[START DATASET RECORDS]
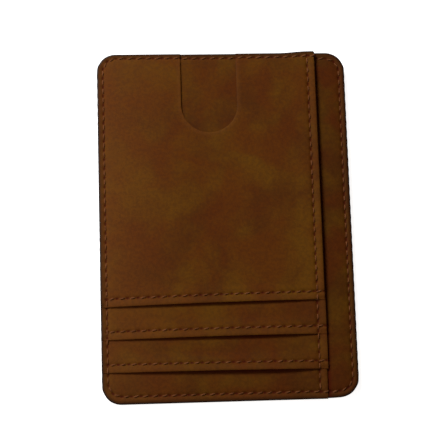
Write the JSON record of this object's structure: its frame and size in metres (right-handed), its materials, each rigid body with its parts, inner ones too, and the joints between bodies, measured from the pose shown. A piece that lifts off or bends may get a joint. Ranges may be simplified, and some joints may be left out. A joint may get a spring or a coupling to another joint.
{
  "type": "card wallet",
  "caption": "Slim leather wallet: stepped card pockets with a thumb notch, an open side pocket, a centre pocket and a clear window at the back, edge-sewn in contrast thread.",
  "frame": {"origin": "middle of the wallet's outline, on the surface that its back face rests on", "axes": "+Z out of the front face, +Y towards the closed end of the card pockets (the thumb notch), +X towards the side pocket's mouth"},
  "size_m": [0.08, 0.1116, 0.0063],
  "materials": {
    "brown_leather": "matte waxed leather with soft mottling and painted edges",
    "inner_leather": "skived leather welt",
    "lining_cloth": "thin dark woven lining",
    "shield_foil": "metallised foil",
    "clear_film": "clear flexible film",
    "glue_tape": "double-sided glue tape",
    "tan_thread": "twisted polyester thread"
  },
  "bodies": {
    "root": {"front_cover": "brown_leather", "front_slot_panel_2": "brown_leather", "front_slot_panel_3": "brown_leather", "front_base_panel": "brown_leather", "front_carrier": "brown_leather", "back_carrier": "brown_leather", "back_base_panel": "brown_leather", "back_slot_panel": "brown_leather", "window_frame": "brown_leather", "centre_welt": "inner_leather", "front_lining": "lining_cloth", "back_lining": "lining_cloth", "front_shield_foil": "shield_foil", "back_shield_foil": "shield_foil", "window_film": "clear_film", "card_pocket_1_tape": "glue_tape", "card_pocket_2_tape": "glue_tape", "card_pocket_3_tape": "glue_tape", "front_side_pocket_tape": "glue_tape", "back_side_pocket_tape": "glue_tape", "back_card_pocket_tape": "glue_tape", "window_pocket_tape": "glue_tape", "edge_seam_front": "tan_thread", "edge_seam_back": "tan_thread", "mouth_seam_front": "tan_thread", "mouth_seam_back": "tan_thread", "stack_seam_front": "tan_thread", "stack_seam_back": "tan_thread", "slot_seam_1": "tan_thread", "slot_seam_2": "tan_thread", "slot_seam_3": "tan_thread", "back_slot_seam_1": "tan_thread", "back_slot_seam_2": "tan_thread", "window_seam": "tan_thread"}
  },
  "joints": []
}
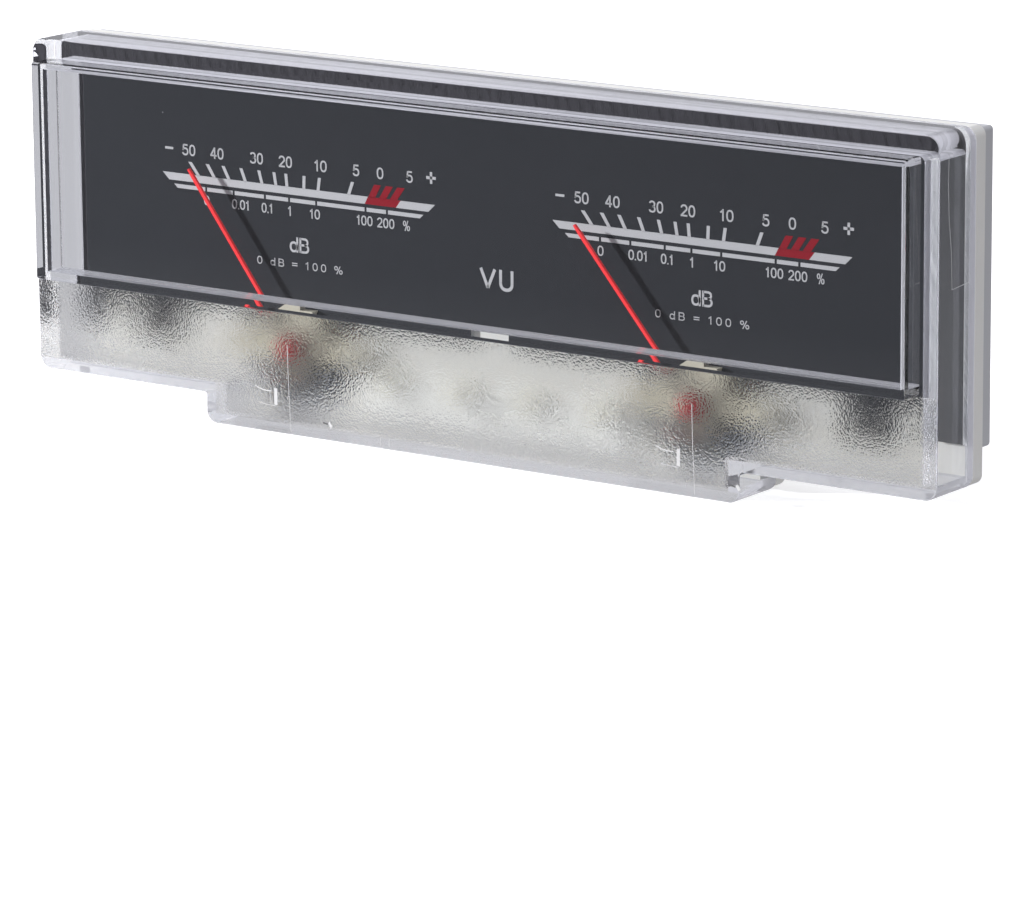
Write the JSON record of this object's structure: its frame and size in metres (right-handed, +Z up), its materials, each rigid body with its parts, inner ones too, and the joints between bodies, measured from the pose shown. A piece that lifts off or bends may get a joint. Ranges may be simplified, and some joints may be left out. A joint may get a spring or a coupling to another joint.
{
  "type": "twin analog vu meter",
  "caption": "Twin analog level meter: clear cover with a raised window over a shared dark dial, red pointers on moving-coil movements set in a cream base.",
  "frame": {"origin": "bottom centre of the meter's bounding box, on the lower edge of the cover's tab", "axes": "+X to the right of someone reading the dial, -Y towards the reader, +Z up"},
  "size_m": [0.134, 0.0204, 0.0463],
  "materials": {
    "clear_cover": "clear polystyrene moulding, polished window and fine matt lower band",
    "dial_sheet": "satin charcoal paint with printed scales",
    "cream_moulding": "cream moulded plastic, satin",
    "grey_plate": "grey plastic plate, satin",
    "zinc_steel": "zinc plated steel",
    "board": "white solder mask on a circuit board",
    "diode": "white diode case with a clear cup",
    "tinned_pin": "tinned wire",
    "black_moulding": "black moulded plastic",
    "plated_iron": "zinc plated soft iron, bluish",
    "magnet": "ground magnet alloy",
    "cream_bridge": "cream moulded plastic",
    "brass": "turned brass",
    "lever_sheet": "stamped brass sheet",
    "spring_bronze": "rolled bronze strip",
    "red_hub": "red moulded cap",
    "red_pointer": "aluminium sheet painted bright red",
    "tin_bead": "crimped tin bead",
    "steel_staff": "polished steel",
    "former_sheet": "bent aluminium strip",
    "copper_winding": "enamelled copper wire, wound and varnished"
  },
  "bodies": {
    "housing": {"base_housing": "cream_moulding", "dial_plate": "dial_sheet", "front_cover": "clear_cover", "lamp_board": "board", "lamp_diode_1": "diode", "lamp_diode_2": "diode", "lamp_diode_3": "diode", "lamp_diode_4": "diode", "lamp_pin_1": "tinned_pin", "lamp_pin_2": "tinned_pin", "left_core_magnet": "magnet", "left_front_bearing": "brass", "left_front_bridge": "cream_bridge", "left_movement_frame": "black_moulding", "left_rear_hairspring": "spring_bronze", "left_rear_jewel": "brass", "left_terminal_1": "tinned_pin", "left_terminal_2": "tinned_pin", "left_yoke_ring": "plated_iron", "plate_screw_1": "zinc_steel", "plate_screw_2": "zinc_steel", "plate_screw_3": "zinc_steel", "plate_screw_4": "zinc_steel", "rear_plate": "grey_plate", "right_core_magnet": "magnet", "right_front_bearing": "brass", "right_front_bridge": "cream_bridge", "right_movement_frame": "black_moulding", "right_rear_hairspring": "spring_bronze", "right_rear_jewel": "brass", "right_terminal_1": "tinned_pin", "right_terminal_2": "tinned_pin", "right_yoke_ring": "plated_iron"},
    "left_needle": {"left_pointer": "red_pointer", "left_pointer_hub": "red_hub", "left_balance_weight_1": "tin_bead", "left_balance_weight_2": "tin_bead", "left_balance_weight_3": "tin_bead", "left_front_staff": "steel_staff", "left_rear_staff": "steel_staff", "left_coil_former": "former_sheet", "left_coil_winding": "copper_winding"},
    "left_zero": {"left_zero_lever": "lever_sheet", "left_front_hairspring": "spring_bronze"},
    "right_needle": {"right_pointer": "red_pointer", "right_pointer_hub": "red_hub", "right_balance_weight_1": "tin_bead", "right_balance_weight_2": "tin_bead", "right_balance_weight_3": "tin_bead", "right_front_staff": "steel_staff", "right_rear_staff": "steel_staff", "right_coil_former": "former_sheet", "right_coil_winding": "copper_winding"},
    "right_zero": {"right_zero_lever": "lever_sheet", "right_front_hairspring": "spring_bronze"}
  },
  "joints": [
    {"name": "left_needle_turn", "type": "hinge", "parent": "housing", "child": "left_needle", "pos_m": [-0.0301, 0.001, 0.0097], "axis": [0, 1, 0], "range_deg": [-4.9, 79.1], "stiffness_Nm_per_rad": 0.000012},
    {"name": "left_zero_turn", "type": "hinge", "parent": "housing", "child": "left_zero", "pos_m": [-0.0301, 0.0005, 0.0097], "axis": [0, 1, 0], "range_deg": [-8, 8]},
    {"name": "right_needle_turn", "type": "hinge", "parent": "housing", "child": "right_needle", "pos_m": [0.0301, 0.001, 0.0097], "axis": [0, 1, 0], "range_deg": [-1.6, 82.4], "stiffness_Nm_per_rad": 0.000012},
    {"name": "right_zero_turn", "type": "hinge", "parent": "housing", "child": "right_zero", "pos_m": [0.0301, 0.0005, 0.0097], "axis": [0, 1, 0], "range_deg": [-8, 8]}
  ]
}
[END DATASET RECORDS]
▸ REQUIRED TASK
Copy out the full set of records precisely, leaving nothing out.

▸ EXERCISE RESULT
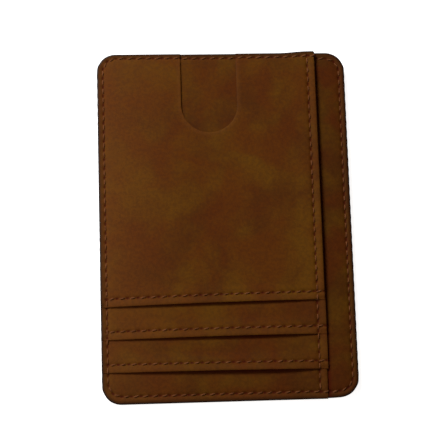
Write the JSON record of this object's structure: its frame and size in metres (right-handed), its materials, each rigid body with its parts, inner ones too, and the joints between bodies, measured from the pose shown. A piece that lifts off or bends may get a joint. Ranges may be simplified, and some joints may be left out. A joint may get a spring or a coupling to another joint.
{
  "type": "card wallet",
  "caption": "Slim leather wallet: stepped card pockets with a thumb notch, an open side pocket, a centre pocket and a clear window at the back, edge-sewn in contrast thread.",
  "frame": {"origin": "middle of the wallet's outline, on the surface that its back face rests on", "axes": "+Z out of the front face, +Y towards the closed end of the card pockets (the thumb notch), +X towards the side pocket's mouth"},
  "size_m": [0.08, 0.1116, 0.0063],
  "materials": {
    "brown_leather": "matte waxed leather with soft mottling and painted edges",
    "inner_leather": "skived leather welt",
    "lining_cloth": "thin dark woven lining",
    "shield_foil": "metallised foil",
    "clear_film": "clear flexible film",
    "glue_tape": "double-sided glue tape",
    "tan_thread": "twisted polyester thread"
  },
  "bodies": {
    "root": {"front_cover": "brown_leather", "front_slot_panel_2": "brown_leather", "front_slot_panel_3": "brown_leather", "front_base_panel": "brown_leather", "front_carrier": "brown_leather", "back_carrier": "brown_leather", "back_base_panel": "brown_leather", "back_slot_panel": "brown_leather", "window_frame": "brown_leather", "centre_welt": "inner_leather", "front_lining": "lining_cloth", "back_lining": "lining_cloth", "front_shield_foil": "shield_foil", "back_shield_foil": "shield_foil", "window_film": "clear_film", "card_pocket_1_tape": "glue_tape", "card_pocket_2_tape": "glue_tape", "card_pocket_3_tape": "glue_tape", "front_side_pocket_tape": "glue_tape", "back_side_pocket_tape": "glue_tape", "back_card_pocket_tape": "glue_tape", "window_pocket_tape": "glue_tape", "edge_seam_front": "tan_thread", "edge_seam_back": "tan_thread", "mouth_seam_front": "tan_thread", "mouth_seam_back": "tan_thread", "stack_seam_front": "tan_thread", "stack_seam_back": "tan_thread", "slot_seam_1": "tan_thread", "slot_seam_2": "tan_thread", "slot_seam_3": "tan_thread", "back_slot_seam_1": "tan_thread", "back_slot_seam_2": "tan_thread", "window_seam": "tan_thread"}
  },
  "joints": []
}
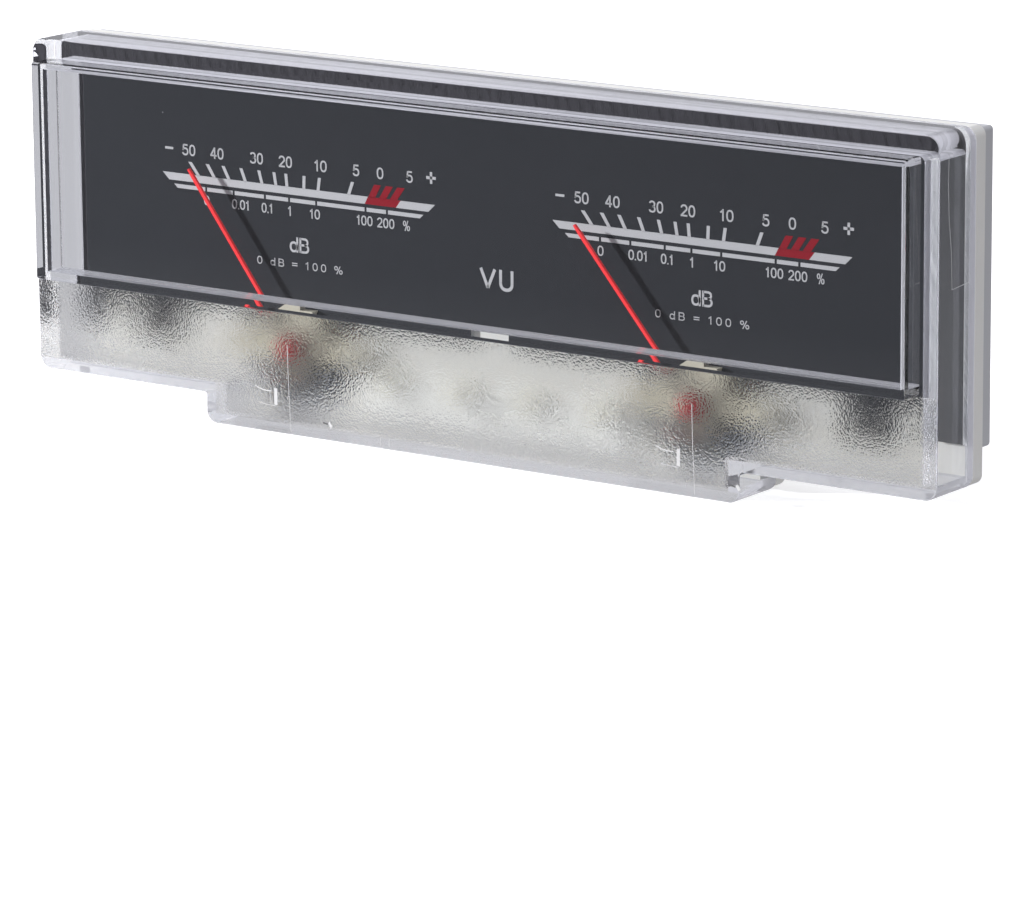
Write the JSON record of this object's structure: its frame and size in metres (right-handed, +Z up), its materials, each rigid body with its parts, inner ones too, and the joints between bodies, measured from the pose shown. A piece that lifts off or bends may get a joint. Ranges may be simplified, and some joints may be left out. A joint may get a spring or a coupling to another joint.
{
  "type": "twin analog vu meter",
  "caption": "Twin analog level meter: clear cover with a raised window over a shared dark dial, red pointers on moving-coil movements set in a cream base.",
  "frame": {"origin": "bottom centre of the meter's bounding box, on the lower edge of the cover's tab", "axes": "+X to the right of someone reading the dial, -Y towards the reader, +Z up"},
  "size_m": [0.134, 0.0204, 0.0463],
  "materials": {
    "clear_cover": "clear polystyrene moulding, polished window and fine matt lower band",
    "dial_sheet": "satin charcoal paint with printed scales",
    "cream_moulding": "cream moulded plastic, satin",
    "grey_plate": "grey plastic plate, satin",
    "zinc_steel": "zinc plated steel",
    "board": "white solder mask on a circuit board",
    "diode": "white diode case with a clear cup",
    "tinned_pin": "tinned wire",
    "black_moulding": "black moulded plastic",
    "plated_iron": "zinc plated soft iron, bluish",
    "magnet": "ground magnet alloy",
    "cream_bridge": "cream moulded plastic",
    "brass": "turned brass",
    "lever_sheet": "stamped brass sheet",
    "spring_bronze": "rolled bronze strip",
    "red_hub": "red moulded cap",
    "red_pointer": "aluminium sheet painted bright red",
    "tin_bead": "crimped tin bead",
    "steel_staff": "polished steel",
    "former_sheet": "bent aluminium strip",
    "copper_winding": "enamelled copper wire, wound and varnished"
  },
  "bodies": {
    "housing": {"base_housing": "cream_moulding", "dial_plate": "dial_sheet", "front_cover": "clear_cover", "lamp_board": "board", "lamp_diode_1": "diode", "lamp_diode_2": "diode", "lamp_diode_3": "diode", "lamp_diode_4": "diode", "lamp_pin_1": "tinned_pin", "lamp_pin_2": "tinned_pin", "left_core_magnet": "magnet", "left_front_bearing": "brass", "left_front_bridge": "cream_bridge", "left_movement_frame": "black_moulding", "left_rear_hairspring": "spring_bronze", "left_rear_jewel": "brass", "left_terminal_1": "tinned_pin", "left_terminal_2": "tinned_pin", "left_yoke_ring": "plated_iron", "plate_screw_1": "zinc_steel", "plate_screw_2": "zinc_steel", "plate_screw_3": "zinc_steel", "plate_screw_4": "zinc_steel", "rear_plate": "grey_plate", "right_core_magnet": "magnet", "right_front_bearing": "brass", "right_front_bridge": "cream_bridge", "right_movement_frame": "black_moulding", "right_rear_hairspring": "spring_bronze", "right_rear_jewel": "brass", "right_terminal_1": "tinned_pin", "right_terminal_2": "tinned_pin", "right_yoke_ring": "plated_iron"},
    "left_needle": {"left_pointer": "red_pointer", "left_pointer_hub": "red_hub", "left_balance_weight_1": "tin_bead", "left_balance_weight_2": "tin_bead", "left_balance_weight_3": "tin_bead", "left_front_staff": "steel_staff", "left_rear_staff": "steel_staff", "left_coil_former": "former_sheet", "left_coil_winding": "copper_winding"},
    "left_zero": {"left_zero_lever": "lever_sheet", "left_front_hairspring": "spring_bronze"},
    "right_needle": {"right_pointer": "red_pointer", "right_pointer_hub": "red_hub", "right_balance_weight_1": "tin_bead", "right_balance_weight_2": "tin_bead", "right_balance_weight_3": "tin_bead", "right_front_staff": "steel_staff", "right_rear_staff": "steel_staff", "right_coil_former": "former_sheet", "right_coil_winding": "copper_winding"},
    "right_zero": {"right_zero_lever": "lever_sheet", "right_front_hairspring": "spring_bronze"}
  },
  "joints": [
    {"name": "left_needle_turn", "type": "hinge", "parent": "housing", "child": "left_needle", "pos_m": [-0.0301, 0.001, 0.0097], "axis": [0, 1, 0], "range_deg": [-4.9, 79.1], "stiffness_Nm_per_rad": 0.000012},
    {"name": "left_zero_turn", "type": "hinge", "parent": "housing", "child": "left_zero", "pos_m": [-0.0301, 0.0005, 0.0097], "axis": [0, 1, 0], "range_deg": [-8, 8]},
    {"name": "right_needle_turn", "type": "hinge", "parent": "housing", "child": "right_needle", "pos_m": [0.0301, 0.001, 0.0097], "axis": [0, 1, 0], "range_deg": [-1.6, 82.4], "stiffness_Nm_per_rad": 0.000012},
    {"name": "right_zero_turn", "type": "hinge", "parent": "housing", "child": "right_zero", "pos_m": [0.0301, 0.0005, 0.0097], "axis": [0, 1, 0], "range_deg": [-8, 8]}
  ]
}